Kolors
Kwai-KolorsIntroduction
Kolors is a large-scale text-to-image generation model using latent diffusion, developed by the Kuaishou Kolors team. It is trained on a vast dataset of text-image pairs, excelling in visual quality and complex semantic understanding for both English and Chinese texts. The model's capabilities in generating Chinese-specific content are particularly notable. For further technical details, refer to the technical report.
Architecture
Kolors utilizes latent diffusion to achieve photorealistic text-to-image synthesis. It supports both Chinese and English language inputs and excels in rendering detailed and semantically complex images.
Training
The model was trained on billions of text-image pairs, ensuring its high performance across diverse visual and linguistic tasks. The training methodology emphasizes both open-source and proprietary advancements in visual quality, semantic accuracy, and text rendering.
Guide: Running Locally
Requirements
- Python 3.8 or later
- PyTorch 1.13.1 or later
- Transformers 4.26.1 or later
- Recommended: CUDA 11.7 or later
Steps
-
Clone the Repository and Install Dependencies
apt-get install git-lfs git clone https://github.com/Kwai-Kolors/Kolors cd Kolors conda create --name kolors python=3.8 conda activate kolors pip install -r requirements.txt python3 setup.py install
-
Download Weights
huggingface-cli download --resume-download Kwai-Kolors/Kolors --local-dir weights/Kolors
Or
git lfs clone https://huggingface.co/Kwai-Kolors/Kolors weights/Kolors
-
Run Inference
python3 scripts/sample.py "一张瓢虫的照片,微距,变焦,高质量,电影,拿着一个牌子,写着“可图”"

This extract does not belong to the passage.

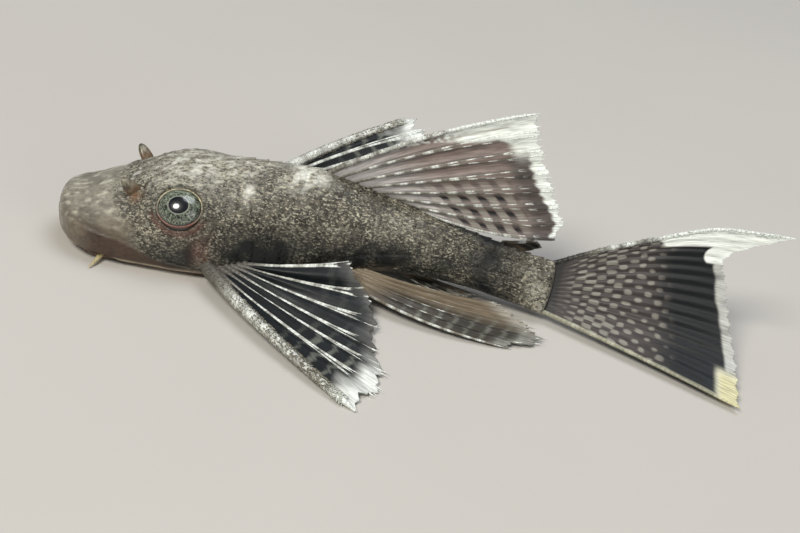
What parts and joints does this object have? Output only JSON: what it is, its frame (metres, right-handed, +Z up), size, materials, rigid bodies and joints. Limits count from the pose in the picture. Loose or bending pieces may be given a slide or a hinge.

The generated image will be saved to
scripts/outputs/sample_test.jpg
.
Cloud GPUs
For optimal performance, consider using cloud services that offer GPUs, such as AWS, Google Cloud, or Azure.
License
Kolors is open-sourced for academic research under the Apache-2.0 license. For commercial use, a formal registration process is required. Users must adhere strictly to the license terms, ensuring the model is not used for harmful or unauthorized purposes. Despite efforts to ensure data safety and compliance, the model's probabilistic nature means outputs may not always be accurate or secure. The project disclaims legal responsibility for any misuse or unintended outcomes.